J’ai hâte d’arriver aux peintres qui sont de notre temps. Je me remercie les portraitistes de me révéler tant de choses dans la physionomie de mes contemporains. Portraits brillants de Mlle Dufau, effigies exactes de M. Jonas, probes de M. de Winter, aiguës et vivantes de M. Vogel, tous témoignent, par leurs divergences mêmes, des ressources infinies de cet art. J’aime la page discrète et intime qu’a signée M. Bédorez, et m’arrête devant ce groupe de fillettes où M. Mathurin s’apparente à Ernest Laurent et à Fantin-Latour. Je voudrais discuter la tentative de groupement de M. Buzon et note les images peintes avec une sincérité visible par des artistes dont le nom est encore peu connu, MM. Devoux, Darrieux, Paul Dubois, Vissière, Mlle Brunot et surtout Mlle Blanche Camus, qui a envoyé deux portraits d’une facture fraîche, délicate et neuve.

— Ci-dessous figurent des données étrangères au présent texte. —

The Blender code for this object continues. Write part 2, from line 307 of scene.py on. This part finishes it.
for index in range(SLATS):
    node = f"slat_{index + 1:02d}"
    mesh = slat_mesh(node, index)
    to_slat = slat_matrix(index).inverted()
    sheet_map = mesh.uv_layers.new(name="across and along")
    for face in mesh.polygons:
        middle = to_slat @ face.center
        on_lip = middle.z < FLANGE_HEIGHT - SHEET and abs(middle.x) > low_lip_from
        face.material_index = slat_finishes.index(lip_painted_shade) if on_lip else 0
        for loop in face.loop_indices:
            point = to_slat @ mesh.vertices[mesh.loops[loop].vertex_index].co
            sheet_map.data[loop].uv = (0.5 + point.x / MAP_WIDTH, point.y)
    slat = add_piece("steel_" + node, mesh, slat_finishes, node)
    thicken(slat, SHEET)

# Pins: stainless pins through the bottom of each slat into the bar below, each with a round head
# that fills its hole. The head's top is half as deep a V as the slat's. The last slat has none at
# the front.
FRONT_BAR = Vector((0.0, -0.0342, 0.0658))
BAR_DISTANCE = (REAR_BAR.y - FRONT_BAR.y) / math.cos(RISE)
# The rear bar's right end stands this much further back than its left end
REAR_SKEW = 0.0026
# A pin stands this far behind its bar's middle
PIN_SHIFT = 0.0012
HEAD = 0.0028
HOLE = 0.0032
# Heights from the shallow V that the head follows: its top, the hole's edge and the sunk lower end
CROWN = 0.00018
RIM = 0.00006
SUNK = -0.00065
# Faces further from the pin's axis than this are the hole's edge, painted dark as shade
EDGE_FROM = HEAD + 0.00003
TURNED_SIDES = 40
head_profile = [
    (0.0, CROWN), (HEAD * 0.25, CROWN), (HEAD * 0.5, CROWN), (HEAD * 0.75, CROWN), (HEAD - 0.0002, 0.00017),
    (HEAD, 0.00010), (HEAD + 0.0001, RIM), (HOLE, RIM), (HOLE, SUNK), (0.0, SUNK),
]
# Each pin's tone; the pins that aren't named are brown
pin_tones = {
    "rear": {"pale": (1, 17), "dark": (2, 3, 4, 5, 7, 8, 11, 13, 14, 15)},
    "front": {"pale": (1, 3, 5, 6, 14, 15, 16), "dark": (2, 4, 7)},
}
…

Faut-il, à présent, insister sur une opinion que j’aime à répéter et montrer, par des exemples décisifs, que l’étude de la vie présente offre un aliment aux talents les plus divers, les fortifie et les élargit ? Voici la Mise au pilon, de M. Grau, le Chantier, de M. Victor Tardieu ; M. Adler chante la gaîté triste d’un printemps sur les boulevards extérieurs –j’avais plus de sympathie pour son talent quand il était plus âpre, pourtant la page actuelle est encore la bienvenue. M. Jules Pagès profile, sur le quai Bourbon, une femme du peuple et son enfant et peint ce sujet humble avec une sûreté, un soin et un bonheur rares. M. Jamais s’arrête devant un hospice.
Dans ces morceaux, point de déclamation, point d’anecdote : rien d’emphatique ou de mesquin. La vie journalière, la peine de l’homme ont leur grandeur qui suffisent au talent le plus puissant. M. Jean Roque a représenté près d’un port des barques de pêcheurs, quelques-unes sont déjà arrimées, une autre rentre lentement sous l’effort las du marin qui godille. La mer, les barques, le quai s’opposent et s’accordent, ainsi que les figures mêmes des pêcheurs, en taches véhémentes, et une sorte de recueillement enveloppe la scène dorée sous le soleil du soir.